Exercise directions: Quote the whole listing verbatim.

Given information:

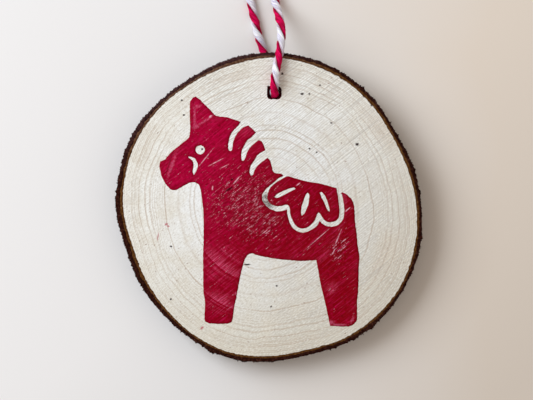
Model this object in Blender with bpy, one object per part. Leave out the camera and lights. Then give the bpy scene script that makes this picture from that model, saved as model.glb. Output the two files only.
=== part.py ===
"""A hanging ornament: a sawn branch slice with a printed folk horse and a loop of twine.

The slice lies face up on a surface (z = 0). It rests on its lower rim and on the twine that comes
out of the hole's back mouth, so it is tilted a little. The hole is on the +Y side, where the twine
leaves. Lengths in this file are in millimetres and MM turns them into Blender's metres.
"""

import math

import bmesh
import bpy
from mathutils import Vector
from mathutils.geometry import delaunay_2d_cdt

MM = 0.001

# Driving dimensions.
THICKNESS = 7.0
HOLE_DIAMETER = 3.6
HOLE_AT = (1.2, 29.1)
TWINE_DIAMETER = 2.0
TILT_DEGREES = 2.4
RIM_TO_CENTRE = 39.1
GAP = 0.3
FILM_THICKNESS = 0.2

# Where the slice's drawing centre and the hole's axis stand in the part's frame.
SLICE_CENTRE = (0.3, -0.1)
SWING_AXIS_AT = (1.5, 28.82)

# Radii about the drawing centre every 15 degrees, from +X towards +Y.
BARK_RADII = [
    38.5, 37.9, 37.2, 38.0, 38.7, 39.1, 39.2, 38.9, 38.4, 38.7, 39.4, 39.1,
    39.0, 37.9, 38.2, 38.3, 38.9, 39.6, 39.2, 38.7, 39.6, 40.0, 39.8, 39.5,
]
WOOD_RADII = [
    37.2, 36.3, 35.9, 36.6, 37.3, 37.7, 37.9, 37.3, 37.1, 37.4, 37.6, 37.4,
    37.0, 36.0, 36.2, 36.7, 37.5, 38.0, 37.6, 37.2, 38.1, 38.5, 38.6, 38.0,
]
RIM_SEGMENTS = 96
HOLE_SEGMENTS = 24

# Rings of points that share the wood's flat faces out evenly: radius and count.
INNER_RINGS = [(26.0, 36), (14.0, 18), (0.0, 1)]

# The bark's cross-section: share of its width outwards, and share of its height.
BARK_PROFILE = [(0.0, 0.0), (0.75, 0.0), (1.0, 0.08), (1.0, 0.93), (0.7, 1.0), (0.0, 1.0)]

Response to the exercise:
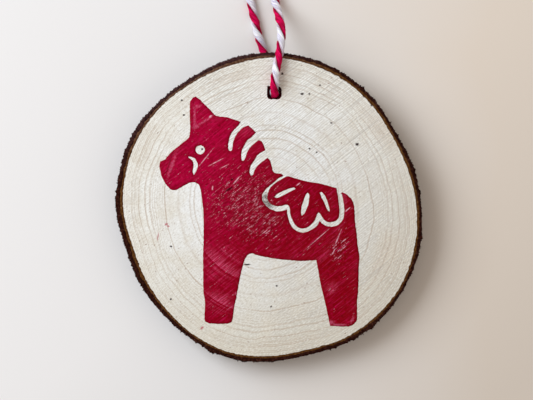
Model this object in Blender with bpy, one object per part. Leave out the camera and lights. Then give the bpy scene script that makes this picture from that model, saved as model.glb. Output the two files only.
=== part.py ===
"""A hanging ornament: a sawn branch slice with a printed folk horse and a loop of twine.

The slice lies face up on a surface (z = 0). It rests on its lower rim and on the twine that comes
out of the hole's back mouth, so it is tilted a little. The hole is on the +Y side, where the twine
leaves. Lengths in this file are in millimetres and MM turns them into Blender's metres.
"""

import math

import bmesh
import bpy
from mathutils import Vector
from mathutils.geometry import delaunay_2d_cdt

MM = 0.001

# Driving dimensions.
THICKNESS = 7.0
HOLE_DIAMETER = 3.6
HOLE_AT = (1.2, 29.1)
TWINE_DIAMETER = 2.0
TILT_DEGREES = 2.4
RIM_TO_CENTRE = 39.1
GAP = 0.3
FILM_THICKNESS = 0.2

# Where the slice's drawing centre and the hole's axis stand in the part's frame.
SLICE_CENTRE = (0.3, -0.1)
SWING_AXIS_AT = (1.5, 28.82)

# Radii about the drawing centre every 15 degrees, from +X towards +Y.
BARK_RADII = [
    38.5, 37.9, 37.2, 38.0, 38.7, 39.1, 39.2, 38.9, 38.4, 38.7, 39.4, 39.1,
    39.0, 37.9, 38.2, 38.3, 38.9, 39.6, 39.2, 38.7, 39.6, 40.0, 39.8, 39.5,
]
WOOD_RADII = [
    37.2, 36.3, 35.9, 36.6, 37.3, 37.7, 37.9, 37.3, 37.1, 37.4, 37.6, 37.4,
    37.0, 36.0, 36.2, 36.7, 37.5, 38.0, 37.6, 37.2, 38.1, 38.5, 38.6, 38.0,
]
RIM_SEGMENTS = 96
HOLE_SEGMENTS = 24

# Rings of points that share the wood's flat faces out evenly: radius and count.
INNER_RINGS = [(26.0, 36), (14.0, 18), (0.0, 1)]

# The bark's cross-section: share of its width outwards, and share of its height.
BARK_PROFILE = [(0.0, 0.0), (0.75, 0.0), (1.0, 0.08), (1.0, 0.93), (0.7, 1.0), (0.0, 1.0)]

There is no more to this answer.